Keep track of your spending
Tracking every expense throughout the month could show whether there’s too much, not enough or just the right amount budgeted for each category.
When you pay the rent or mortgage, you could subtract that from housing. Every time you go to the pharmacy, gas station or grocery store, you could deduct what you spent from those categories of your budget.
Choose a zero-based budgeting tool
Budgeting can be easier with a tool or template. A variety of software, apps and websites may offer options for creating your own zero-based budget.
Example of a zero-based budget
Here’s a hypothetical example of a zero-based budget for someone who makes $3,000 a month:
- $1,000 for rent
- $500 for transportation
- $400 for utilities
- $300 for groceries
- $200 for insurance
- $200 for credit card payments
- $200 for entertainment
- $100 for self-care
- $100 for savings
Total expenses: $3,000
Amount left: $0
Advantages of a zero-based budget
Being aware of every dollar that comes in or goes out could help in making thoughtful decisions about how to use income and curb impulse buys, for example.
And breaking down finances into monthly increments might make budgeting more manageable.
Disadvantages of a zero-based budget
Creating the first budget might be time-consuming if you’ve never done it before. Making a new zero-based budget each month can take discipline, attention to detail, and practice.
For people who have an unpredictable income or expenses, zero-based budgeting isn’t impossible, but it can be challenging.
Zero-based budgeting vs. other budgeting methods
There’s no shortage of methods you could use to help you plan and get a better understanding of where your money goes each month. And some strategies might even overlap. Here are a few that might be worth researching:
- 50/30/20 budgeting: The 50/30/20 method recommends setting aside 50% of your income for needs, 30% for wants and 20% for savings each month.

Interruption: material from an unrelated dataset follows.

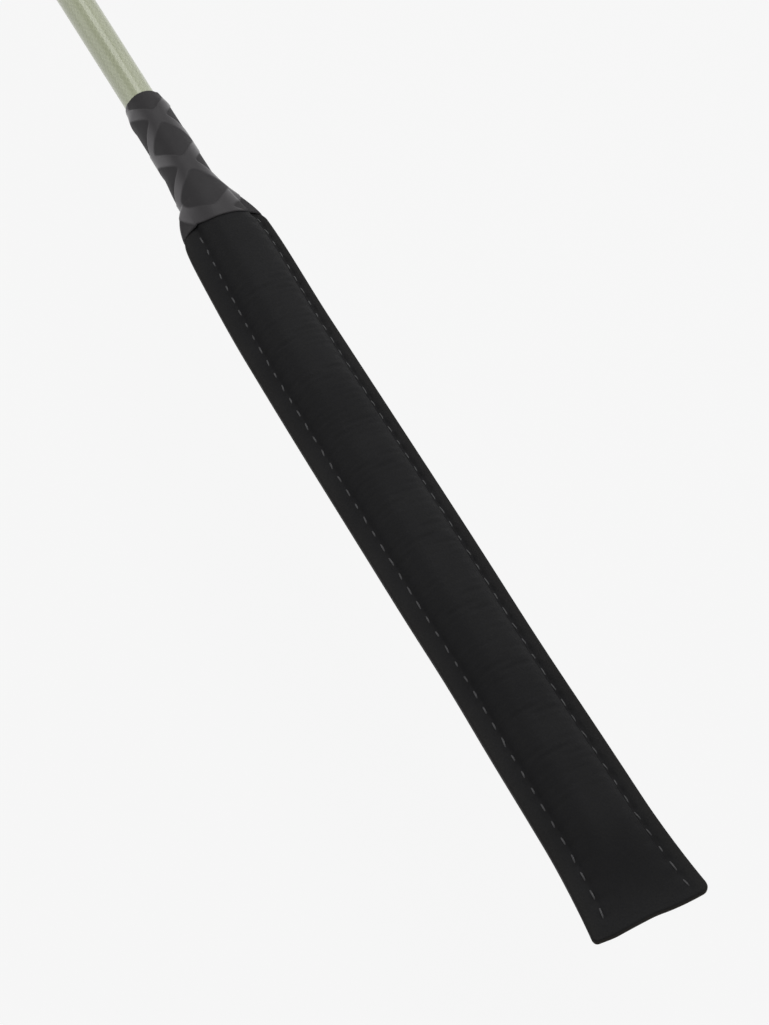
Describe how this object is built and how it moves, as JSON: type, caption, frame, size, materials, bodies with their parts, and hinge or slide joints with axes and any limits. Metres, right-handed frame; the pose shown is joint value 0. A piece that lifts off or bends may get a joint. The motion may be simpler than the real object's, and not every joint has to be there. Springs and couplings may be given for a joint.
{
  "type": "riding crop",
  "caption": "Short riding crop with a capped rubber grip, a green braided shaft, a ribbed neck sleeve and a long padded, stitched flap that flexes at the neck.",
  "frame": {"origin": "centre of the flat disc on the end of the butt cap", "axes": "+X along the shaft from the butt to the end of the flap, +Z out of the flap's front face, +Y across the flap"},
  "size_m": [0.6531, 0.029, 0.029],
  "materials": {
    "glass_fibre": "resin-bound glass fibre rod, satin",
    "braid": "sage green braided thread under clear lacquer",
    "grip_rubber": "matt black moulded rubber",
    "cap_plastic": "satin black moulding",
    "former_foam": "grey cork-and-foam former, unseen",
    "collar_metal": "black anodised, satin",
    "disc_metal": "sage green anodised, brushed",
    "steel": "zinc plated",
    "spigot_nylon": "natural nylon",
    "sleeve_rubber": "black heat-shrink rubber with raised crossed ribs, satin",
    "binding_thread": "waxed black thread",
    "cover_leather": "matt black synthetic leather, fine grain",
    "pad_foam": "soft black closed-cell foam",
    "stitch_thread": "bonded black thread, slight sheen",
    "tip_rubber": "matt black rubber"
  },
  "bodies": {
    "shaft": {"shaft_core": "glass_fibre", "shaft_braid": "braid", "core_spigot": "spigot_nylon", "butt_cap": "cap_plastic", "cap_disc": "disc_metal", "cap_screw": "steel", "cap_washer": "steel", "rear_collar": "collar_metal", "grip_former": "former_foam", "grip": "grip_rubber", "front_collar": "collar_metal", "shaft_whipping": "binding_thread", "neck_sleeve": "sleeve_rubber"},
    "flap": {"flap_core": "glass_fibre", "core_tip_cap": "tip_rubber", "tail_whipping": "binding_thread", "cover_front": "cover_leather", "foam_front": "pad_foam", "seam_thread_front_left": "stitch_thread", "seam_thread_front_right": "stitch_thread", "cover_back": "cover_leather", "foam_back": "pad_foam", "seam_thread_back_left": "stitch_thread", "seam_thread_back_right": "stitch_thread"}
  },
  "joints": [
    {"name": "flap_flex", "type": "hinge", "parent": "shaft", "child": "flap", "pos_m": [0.4019, 0, 0], "axis": [0, -1, 0], "range_deg": [-15, 15], "stiffness_Nm_per_rad": 30, "deforming": ["neck_sleeve", "core_spigot"]}
  ]
}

- Pay-yourself-first budgeting: Sometimes called reverse budgeting, this method focuses on putting your money toward savings and debt payoff first.
- FIRE budgeting: Short for financial independence, retire early, this movement has several different strategies based on saving and investing large portions of income.
Traditional budgeting typically doesn’t change month to month, although you may need to make small tweaks here and there.
Zero-based budgeting in a nutshell
Zero-based budgeting allocates every dollar of income, from expenses to savings. It starts from scratch with a new budget each month.
By allocating every dollar of income before it’s spent, it could help control spending. And the flexibility allows for adjustments throughout the month.
You may want to consider zero-based budgeting as you’re learning more about money management and tracking personal finances.